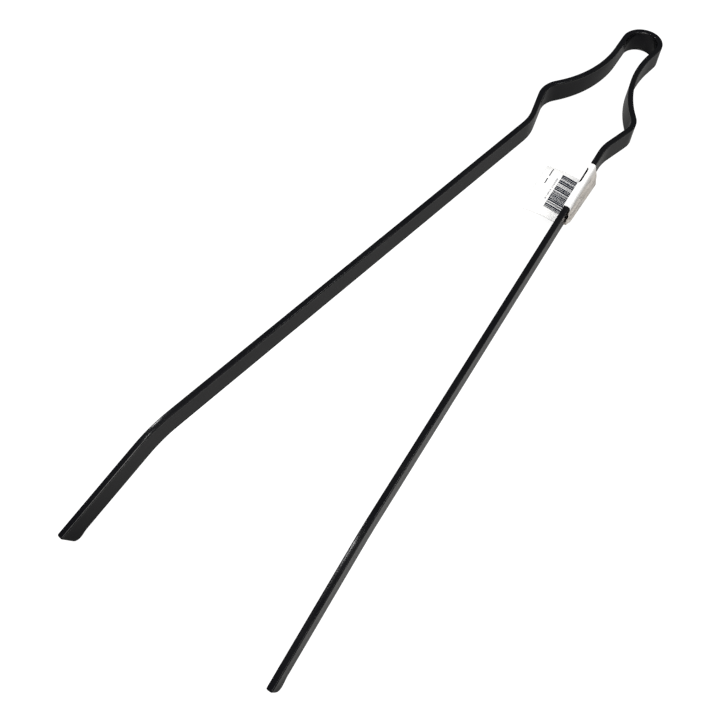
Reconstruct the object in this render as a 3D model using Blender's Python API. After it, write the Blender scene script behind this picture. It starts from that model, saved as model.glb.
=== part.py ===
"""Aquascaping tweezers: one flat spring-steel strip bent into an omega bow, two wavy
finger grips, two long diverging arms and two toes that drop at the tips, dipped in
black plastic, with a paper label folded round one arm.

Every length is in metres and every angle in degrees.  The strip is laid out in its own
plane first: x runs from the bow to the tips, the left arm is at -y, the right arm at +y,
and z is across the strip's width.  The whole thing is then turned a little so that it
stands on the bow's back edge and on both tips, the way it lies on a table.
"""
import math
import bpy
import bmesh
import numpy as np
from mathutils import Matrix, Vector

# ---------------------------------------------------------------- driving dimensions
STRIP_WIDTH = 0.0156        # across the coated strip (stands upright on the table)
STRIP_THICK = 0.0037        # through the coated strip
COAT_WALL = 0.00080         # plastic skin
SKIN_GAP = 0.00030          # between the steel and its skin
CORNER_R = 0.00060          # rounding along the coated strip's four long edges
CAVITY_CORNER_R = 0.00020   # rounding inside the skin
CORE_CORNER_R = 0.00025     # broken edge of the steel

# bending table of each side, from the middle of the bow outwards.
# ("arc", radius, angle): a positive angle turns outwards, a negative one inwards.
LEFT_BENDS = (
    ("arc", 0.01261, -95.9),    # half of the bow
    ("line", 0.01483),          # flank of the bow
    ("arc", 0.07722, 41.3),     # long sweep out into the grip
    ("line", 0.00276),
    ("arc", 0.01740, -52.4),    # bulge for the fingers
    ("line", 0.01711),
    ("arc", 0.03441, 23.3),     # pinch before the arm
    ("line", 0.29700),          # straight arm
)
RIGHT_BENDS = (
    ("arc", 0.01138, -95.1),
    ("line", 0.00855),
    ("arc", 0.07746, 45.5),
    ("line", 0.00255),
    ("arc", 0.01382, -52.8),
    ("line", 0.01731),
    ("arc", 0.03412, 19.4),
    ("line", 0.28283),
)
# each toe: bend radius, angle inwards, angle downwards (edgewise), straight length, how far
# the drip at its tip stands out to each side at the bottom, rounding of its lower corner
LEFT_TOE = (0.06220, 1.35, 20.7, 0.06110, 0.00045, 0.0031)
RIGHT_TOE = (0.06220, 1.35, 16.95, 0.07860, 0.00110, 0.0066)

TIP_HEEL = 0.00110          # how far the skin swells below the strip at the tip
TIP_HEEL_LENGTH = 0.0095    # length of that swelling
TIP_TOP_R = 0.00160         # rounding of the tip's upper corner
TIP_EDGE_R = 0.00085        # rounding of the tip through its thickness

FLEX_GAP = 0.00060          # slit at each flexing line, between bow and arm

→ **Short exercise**
Reproduce verbatim only this range: the first line of the material through the line that contains "from mathutils import Matrix, Vector", inclusive.

→ **Complete answer**
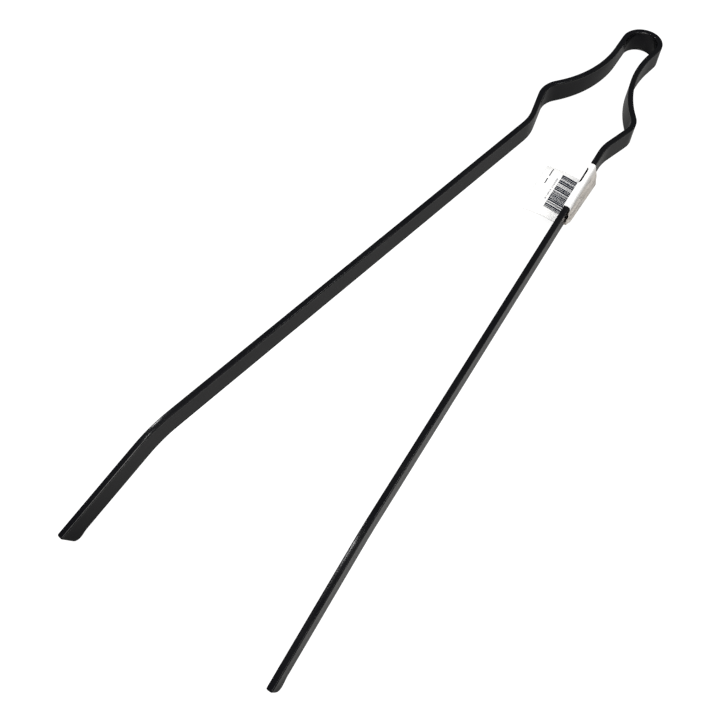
Reconstruct the object in this render as a 3D model using Blender's Python API. After it, write the Blender scene script behind this picture. It starts from that model, saved as model.glb.
=== part.py ===
"""Aquascaping tweezers: one flat spring-steel strip bent into an omega bow, two wavy
finger grips, two long diverging arms and two toes that drop at the tips, dipped in
black plastic, with a paper label folded round one arm.

Every length is in metres and every angle in degrees.  The strip is laid out in its own
plane first: x runs from the bow to the tips, the left arm is at -y, the right arm at +y,
and z is across the strip's width.  The whole thing is then turned a little so that it
stands on the bow's back edge and on both tips, the way it lies on a table.
"""
import math
import bpy
import bmesh
import numpy as np
from mathutils import Matrix, Vector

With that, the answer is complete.